To W. D. Fox   23 May [1855]

Down Farnborough Kent

May 23d.

My dear Fox

I thank you heartily for the way you take all my requests.

I think I will insert request in Gardeners Chron. about Lizard Eggs;1 it seems cool, however, making such a request to the world at large.— Very many thanks to your Lady friend from Jersey.—

I write now to say that I have been looking at some of our mongrel chickens & I should say one week old would do very well. The chief point which I am & have been for years very curious about is to ascertain, whether the young of our domestic breeds differ as much from each other as do their parents, & I have no faith in anything short of actual measurement & the Rule of Three.—2 I hope & believe I am not giving so much trouble without a motive of sufficient worth.—

I have got my Fan-tails & Pouters (choice Birds, I hope, as I paid 20s for each pair from Baily) in a grand cage & Pigeon House, & they are a decided amusement to me, & a delight to Etty.3 Both kinds have laid eggs.—

My wife is away from home at Rugby, nursing Willy, who has had your dreadful enemy the Scarlet Fever, rather badly, but yesterday & today’s letters make me perfectly easy;4 but I think I shall go in a few days, & relieve guard.— We are in terrible perplexity about contagion, for here all the children have the Hooping cough, which Willy has not had.—5

I am glad to see from your note that you keep up your vivid interest about Birds, & all living things. With so many children & parishioners I feared that you could hardly have had time to care for anything else.

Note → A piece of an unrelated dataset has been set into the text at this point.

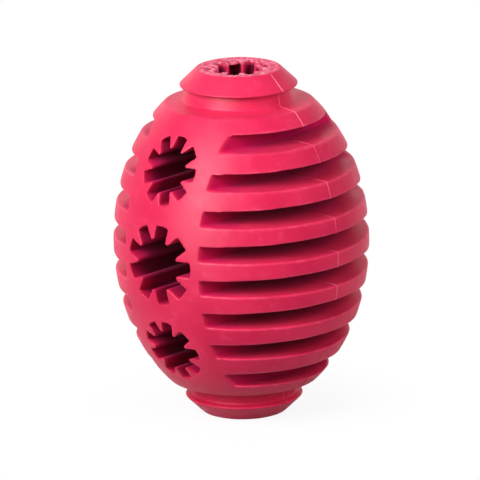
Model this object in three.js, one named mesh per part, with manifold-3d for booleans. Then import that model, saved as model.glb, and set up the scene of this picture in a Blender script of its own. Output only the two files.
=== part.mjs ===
// Treat dispensing rugby ball, a rubber dog toy.
// An oval ball whose sides are ribbed, with a plain band down its front and its
// back. Toothed holes go through the bands, and a toothed bore runs from end to
// end. The ball stands on one of its two flat, capped ends.
// Millimetres. +Z runs along the ball, the holes face -Y and +Y, and the origin
// is in the middle of the lower end face.

import * as THREE from 'three';
import { mergeVertices } from 'three/addons/utils/BufferGeometryUtils.js';
import Module from 'manifold-3d';

// Overall
const ballDiameter = 76;
const ballLength = 105;

// Ends: a flared cap on a short neck that stands on a shoulder
const endRimWidth = 2.9; // flat rim between the bore's slots and the edge of the end face
const capFlare = 5.3; // how much wider the cap is at its foot than at its end face
const capHeight = 5.1;
const neckDepth = 2.5; // how far the neck lies inside the cap's wide edge
const neckTaper = 0.9; // how much the neck widens towards the shoulder
const neckHeight = 4.5;
const shoulderDiameter = 44.2;
const shoulderFall = 0.7; // drop of the shoulder's face from the neck to its edge
const capEdgeRound = 0.8;
const neckRound = 1.1;
const shoulderEdgeRound = 0.6;

// Ribs on both sides, left between grooves that are all alike
const ribPitch = 10.25;
const grooveMouth = 5.7; // height of a groove at the ball's widest circle
const grooveThroat = 4.4; // height of a groove beside the band, where it is narrowest
const shoulderLand = 2.5; // least height of the last rib, under the shoulder

// Plain band down the front and the back, and the groove floors beside it
const bandLand = 2.4; // band left on each side of the large holes
const floorRise = 3.5; // how much further out the floor lies at the seam than at the band

// Toothed holes
const slotCount = 9;
const largeHole = { radius: 12, slotWidth: 4.4, tipRound: 0.65 };
const smallHole = { radius: 9.6, slotWidth: 3.6, tipRound: 0.45 };
const webBetweenHoles = 5.7;

// Facets
const segmentsRound = 48;
const roundSegments = 2;
const toothArcSegments = 1;
const beyond = 5; // how far a cutting shape runs past what it cuts

// Derived sizes, with heights taken from the middle of the ball
const halfLength = ballLength / 2;
const ballRadius = ballDiameter / 2;
const boreHole = smallHole;
const endRadius = boreHole.radius + endRimWidth;
const capRadius = endRadius + capFlare;
const neckRadius = capRadius - neckDepth;
const capFoot = halfLength - capHeight;
const neckFoot = capFoot - neckHeight;
const shoulderTop = neckFoot - shoulderFall;
const shoulderRadius = shoulderDiameter / 2;
const bandHalfWidth = largeHole.radius + bandLand;
const holePitch = largeHole.radius + webBetweenHoles + smallHole.radius;

// The oval is the ellipse through the widest circle and the shoulder's edge.
const ovalHalfLength = shoulderTop / Math.sqrt(1 - (shoulderRadius / ballRadius) ** 2);
const ovalRadiusAt = (z) => ballRadius * Math.sqrt(Math.max(0, 1 - (z / ovalHalfLength) ** 2));

// The middle height of each groove above the middle rib.
const grooveCount = Math.floor((shoulderTop - shoulderLand + (ribPitch - grooveMouth) / 2) / ribPitch);
const grooveHeights = Array.from({ length: grooveCount }, (_, i) => (i + 0.5) * ribPitch);

const wasm = await Module();
wasm.setup();

// A closed geometry as a solid that can be cut and joined.
function solidOf(geometry) {
  geometry.deleteAttribute('normal');
  geometry.deleteAttribute('uv');
  const position = geometry.getAttribute('position');
  for (let i = 0; i < position.array.length; i += 1) {
    if (Math.abs(position.array[i]) < 1e-6) position.array[i] = 0;
  }
  const merged = mergeVertices(geometry, 1e-5);
  return new wasm.Manifold(new wasm.Mesh({
    numProp: 3,
    vertProperties: merged.getAttribute('position').array,
    triVerts: new Uint32Array(merged.index.array),
  }));
}

function geometryOf(solid) {
  const mesh = solid.getMesh();
  const geometry = new THREE.BufferGeometry();
  geometry.setAttribute('position', new THREE.BufferAttribute(mesh.vertProperties, 3));
  geometry.setIndex(new THREE.BufferAttribute(mesh.triVerts, 1));
  const faceted = geometry.toNonIndexed();
  faceted.computeVertexNormals();
  return faceted;
}

// An open outline through [x, y, round] corners. A rounded corner is drawn as a
// short arc that is no longer than its shorter side allows.
function roundedOutline(corners) {
  return corners.flatMap(([x, y, round = 0], i) => {
    const corner = new THREE.Vector2(x, y);
    if (round === 0) return [corner];
    const before = new THREE.Vector2(corners[i - 1][0], corners[i - 1][1]).sub(corner);
    const after = new THREE.Vector2(corners[i + 1][0], corners[i + 1][1]).sub(corner);
    const reach = Math.min(round, 0.45 * before.length(), 0.45 * after.length());
    const start = corner.clone().addScaledVector(before.normalize(), reach);
    const end = corner.clone().addScaledVector(after.normalize(), reach);
    return new THREE.QuadraticBezierCurve(start, corner, end).getPoints(roundSegments);
  });
}

// A solid of revolution about Z from points of (radius, height).
function revolved(points) {
  return solidOf(new THREE.LatheGeometry(points, segmentsRound).rotateX(Math.PI / 2));
}

// The whole outside: oval, shoulders, necks and caps.
function ballBlank() {
  const upperEnd = [
    [shoulderRadius, shoulderTop, shoulderEdgeRound],
    [neckRadius + neckTaper, neckFoot, neckRound],
    [neckRadius, capFoot - shoulderFall / 2, neckRound / 2],
    [capRadius, capFoot, capEdgeRound],
    [endRadius, halfLength, capEdgeRound],
    [0, halfLength],
  ];
  const rows = grooveHeights.flatMap((z) => [z - grooveMouth / 2, z + grooveMouth / 2]);
  const upperRows = rows.map((z) => [ovalRadiusAt(z), z]);
  const upper = [...upperRows, ...upperEnd];
  const lower = upper.map(([r, z, round]) => [r, -z, round]).reverse();
  return revolved(roundedOutline([...lower, [ballRadius, 0], ...upper]));
}

// The section of a groove on one side, seen along Y: it opens from its throat at
// the band to its mouth, and goes on at the same slope.
function grooveSection(side) {
  const slope = (grooveMouth - grooveThroat) / 2 / (ballRadius - bandHalfWidth);
  const inside = bandHalfWidth - beyond;
  const outside = ballRadius + beyond;
  const halfInside = grooveThroat / 2 - slope * beyond;
  const halfOutside = grooveMouth / 2 + slope * beyond;
  return new THREE.Shape([
    new THREE.Vector2(side * inside, -halfInside),
    new THREE.Vector2(side * outside, -halfOutside),
    new THREE.Vector2(side * outside, halfOutside),
    new THREE.Vector2(side * inside, halfInside),
  ]);
}

// The plan of the groove floor on one side at one height: a flat wall that leans
// from the edge of the band out to the seam and back.
function floorPlan(side, surfaceRadius) {
  const bandReach = Math.sqrt(surfaceRadius ** 2 - bandHalfWidth ** 2);
  const lean = floorRise / bandReach;
  const far = ballRadius + beyond;
  const atSeam = bandHalfWidth + floorRise;
  const atFar = atSeam - lean * far;
  return new THREE.Shape([
    new THREE.Vector2(side * atFar, -far),
    new THREE.Vector2(side * far, -far),
    new THREE.Vector2(side * far, far),
    new THREE.Vector2(side * atFar, far),
    new THREE.Vector2(side * atSeam, 0),
  ]);
}

// The grooves on both sides at one height.
function groovePair(height) {
  const sides = [-1, 1];
  const width = ballDiameter + 2 * beyond;
  const tall = grooveMouth + 2 * beyond;
  const sections = new THREE.ExtrudeGeometry(sides.map(grooveSection), {
    depth: width, bevelEnabled: false,
  }).rotateX(Math.PI / 2).translate(0, width / 2, height);
  const surfaceRadius = ovalRadiusAt(height);
  const plans = new THREE.ExtrudeGeometry(sides.map((side) => floorPlan(side, surfaceRadius)), {
    depth: tall, bevelEnabled: false,
  }).translate(0, 0, height - tall / 2);
  return solidOf(sections).intersect(solidOf(plans));
}

// A round hole with teeth: slots of equal width point outwards, and each tooth
// between two slots ends in a rounded tip.
function toothedShape({ radius, slotWidth, tipRound }, firstSlot) {
  const shape = new THREE.Shape();
  const step = 2 * Math.PI / slotCount;
  const slotEnd = Math.asin(slotWidth / 2 / radius);
  const tipCentre = (slotWidth / 2 + tipRound) / Math.sin(step / 2);
  for (let i = 0; i < slotCount; i += 1) {
    const slot = firstSlot + i * step;
    const tooth = slot + step / 2;
    const x = tipCentre * Math.cos(tooth);
    const y = tipCentre * Math.sin(tooth);
    shape.absarc(0, 0, radius, slot - slotEnd, slot + slotEnd, false);
    shape.absarc(x, y, tipRound, slot - Math.PI / 2, slot + step + Math.PI / 2, true);
  }
  shape.closePath();
  return shape;
}

function toothedPrism(hole, firstSlot, length) {
  const geometry = new THREE.ExtrudeGeometry(toothedShape(hole, firstSlot), {
    depth: length, bevelEnabled: false, curveSegments: toothArcSegments,
  });
  return geometry.translate(0, 0, -length / 2);
}

// A hole through the ball from front to back, with one slot towards +X.
function crossHole(hole, height) {
  const prism = toothedPrism(hole, 0, ballDiameter + 2 * beyond);
  return solidOf(prism.rotateX(Math.PI / 2).translate(0, 0, height));
}

// The bore from end to end, with one slot towards -X.
function endBore() {
  return solidOf(toothedPrism(boreHole, Math.PI, ballLength + 2 * beyond));
}

function ballSolid() {
  let ball = ballBlank();
  for (const height of grooveHeights) {
    ball = ball.subtract(groovePair(height));
    ball = ball.subtract(groovePair(-height));
  }
  ball = ball.subtract(crossHole(largeHole, 0));
  ball = ball.subtract(crossHole(smallHole, holePitch));
  ball = ball.subtract(crossHole(smallHole, -holePitch));
  return ball.subtract(endBore());
}

// One half of the ball, cut at the seam. The front is -Y and the back is +Y.
function ballHalf(ball, side) {
  const span = 2 * ballLength;
  const block = new THREE.BoxGeometry(span, span, span).translate(0, side * span / 2, 0);
  return geometryOf(ball.intersect(solidOf(block)));
}

const rubber = () => new THREE.MeshStandardMaterial({
  color: 0xef3a62, roughness: 0.6, metalness: 0,
});

const toy = new THREE.Group();
toy.name = 'treat_ball';
toy.position.z = halfLength;

const ball = ballSolid();
for (const [name, side] of [['front_half', -1], ['back_half', 1]]) {
  const half = new THREE.Mesh(ballHalf(ball, side), rubber());
  half.name = name;
  toy.add(half);
}

export default toy;
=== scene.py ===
# %% [markdown]
# A treat ball is one thick lump of raspberry-red rubber, moulded in two halves.
# The CAD model holds its true shape with crisp edges. This lesson dresses it: it
# models the same ball again with the soft edges, torn ends and seam that moulded
# rubber has, gives it a rubber finish, and sets it in a plain bright studio.
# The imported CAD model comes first, because every size is taken from it or set
# beside it.

# %% Load the frame
from math import asin, cos, pi, radians, sin, sqrt

import bmesh
import bpy
import numpy as np
from mathutils import Matrix, Vector, noise


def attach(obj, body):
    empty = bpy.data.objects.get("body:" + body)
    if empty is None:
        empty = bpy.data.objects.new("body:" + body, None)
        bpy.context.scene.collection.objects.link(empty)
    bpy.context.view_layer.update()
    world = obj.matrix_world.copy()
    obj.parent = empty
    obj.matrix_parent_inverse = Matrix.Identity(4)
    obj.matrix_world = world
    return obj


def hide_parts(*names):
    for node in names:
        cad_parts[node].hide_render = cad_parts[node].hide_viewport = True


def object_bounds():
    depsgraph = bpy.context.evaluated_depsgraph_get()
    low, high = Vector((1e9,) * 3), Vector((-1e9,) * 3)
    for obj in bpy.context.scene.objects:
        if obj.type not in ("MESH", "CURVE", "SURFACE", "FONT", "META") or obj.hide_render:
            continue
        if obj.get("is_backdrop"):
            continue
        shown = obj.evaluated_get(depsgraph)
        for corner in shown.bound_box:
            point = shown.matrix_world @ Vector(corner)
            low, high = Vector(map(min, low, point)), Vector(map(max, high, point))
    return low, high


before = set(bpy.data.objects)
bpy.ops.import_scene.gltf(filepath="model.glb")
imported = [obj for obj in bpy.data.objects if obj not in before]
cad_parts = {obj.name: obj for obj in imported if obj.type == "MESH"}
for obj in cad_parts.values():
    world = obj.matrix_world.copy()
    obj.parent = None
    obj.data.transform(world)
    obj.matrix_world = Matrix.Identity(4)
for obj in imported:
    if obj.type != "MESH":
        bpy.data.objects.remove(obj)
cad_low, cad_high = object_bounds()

mm = 0.001
ball_radius = (cad_high.x - cad_low.x) / 2
half_length = (cad_high.z - cad_low.z) / 2
middle = Vector((0, 0, (cad_high.z + cad_low.z) / 2))
print("CAD box in mm", [round(side / mm, 2) for side in cad_high - cad_low])

# %% [markdown]
# The camera is settled before any modelling, so that each piece can be judged in
# the photograph's own frame. A long lens far away keeps the ribs almost parallel,
# as they are in the photograph. The camera is placed by angles round the ball,
# and not by dragging it, because the angles were fitted to the ball's outline.

# %% Camera
photo_pixels = 480
focal_pixels = 6586
ball_centre_pixel = (241.39, 238.37)
pixel_size = ball_radius / 127.9  # the ball's widest circle spans 255.8 pixels
view_azimuth = radians(41.97)
view_elevation = radians(15.45)
view_roll = radians(1.06)


def photo_camera():
    """A camera that sees the ball as the photograph does."""
    data = bpy.data.cameras.new("photo_camera")
    data.sensor_width = 36
    data.lens = data.sensor_width * focal_pixels / photo_pixels
    data.shift_x = (photo_pixels / 2 - ball_centre_pixel[0]) / photo_pixels
    data.shift_y = (ball_centre_pixel[1] - photo_pixels / 2) / photo_pixels
    data.clip_end = 50
    level = Vector((-sin(view_azimuth), cos(view_azimuth), 0))
    right = Vector((cos(view_azimuth), sin(view_azimuth), 0))
    ahead = level * cos(view_elevation) - Vector((0, 0, sin(view_elevation)))
    up = level * sin(view_elevation) + Vector((0, 0, cos(view_elevation)))
    across = right * cos(view_roll) - up * sin(view_roll)
    upright = right * sin(view_roll) + up * cos(view_roll)
    camera = bpy.data.objects.new("photo_camera", data)
    camera.matrix_world = Matrix((across, upright, -ahead)).transposed().to_4x4()
    camera.location = middle - ahead * focal_pixels * pixel_size
    bpy.context.scene.collection.objects.link(camera)
    bpy.context.scene.camera = camera
    return camera


camera = photo_camera()
print("camera distance in m", round((camera.location - middle).length, 3))

# %% [markdown]
# Every shape below is drawn in a bmesh and becomes an object at the origin, with
# its place in its mesh. Two small helpers do that: one turns a bmesh into an
# object, and the other bakes an object's modifiers into a plain mesh, so that the
# next step starts from real geometry.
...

Farewell my dear old friend | Ever yours | C. Darwin

PS | I have sent a communication to the Gardeners’ Chronicle on the means of distribution of plants by sea-currents,6 but I expect that it is too long for insertion at least of the whole.—

I had quite forgotten when I wrote to you, that the very common British Lizard is ovo-viviparous! & the chance of getting ova of the L. agilis, I fear is small. Jersey is evidently the best chance.— I am going to try land-snail shells & their eggs also. in sea-water.—

Footnotes

See letter to Gardeners’ Chronicle, [before 26 May 1855].
CD described his observations on this point in Variation 1: 249–51. The rule of three allows the calculation of an unknown, x, using the formula: a is to b as c is to x.
According to Emma Darwin’s diary, they heard of William’s illness (which began on 18 May) on 20 May and she travelled to Erasmus Alvey Darwin’s house in London on that day. On 21 May, she arrived in Rugby and remained there until 28 May.
All the children living at home had had whooping cough in March 1855 (see letter to W. D. Fox, 19 March [1855], n. 5). On 19 June, Emma Darwin recorded in her diary: ‘W. came to Sales’. William Sales was a publican and grocer in Down.
Letter to Gardeners’ Chronicle, 21 May [1855].

Bibliography

Variation: The variation of animals and plants under domestication. By Charles Darwin. 2 vols. London: John Murray. 1868.

Summary

He may insert his request for lizards’ eggs in Gardeners’ Chronicle.

His study of mongrel chicks is to ascertain whether the young of domestic breeds differ as much as their parents.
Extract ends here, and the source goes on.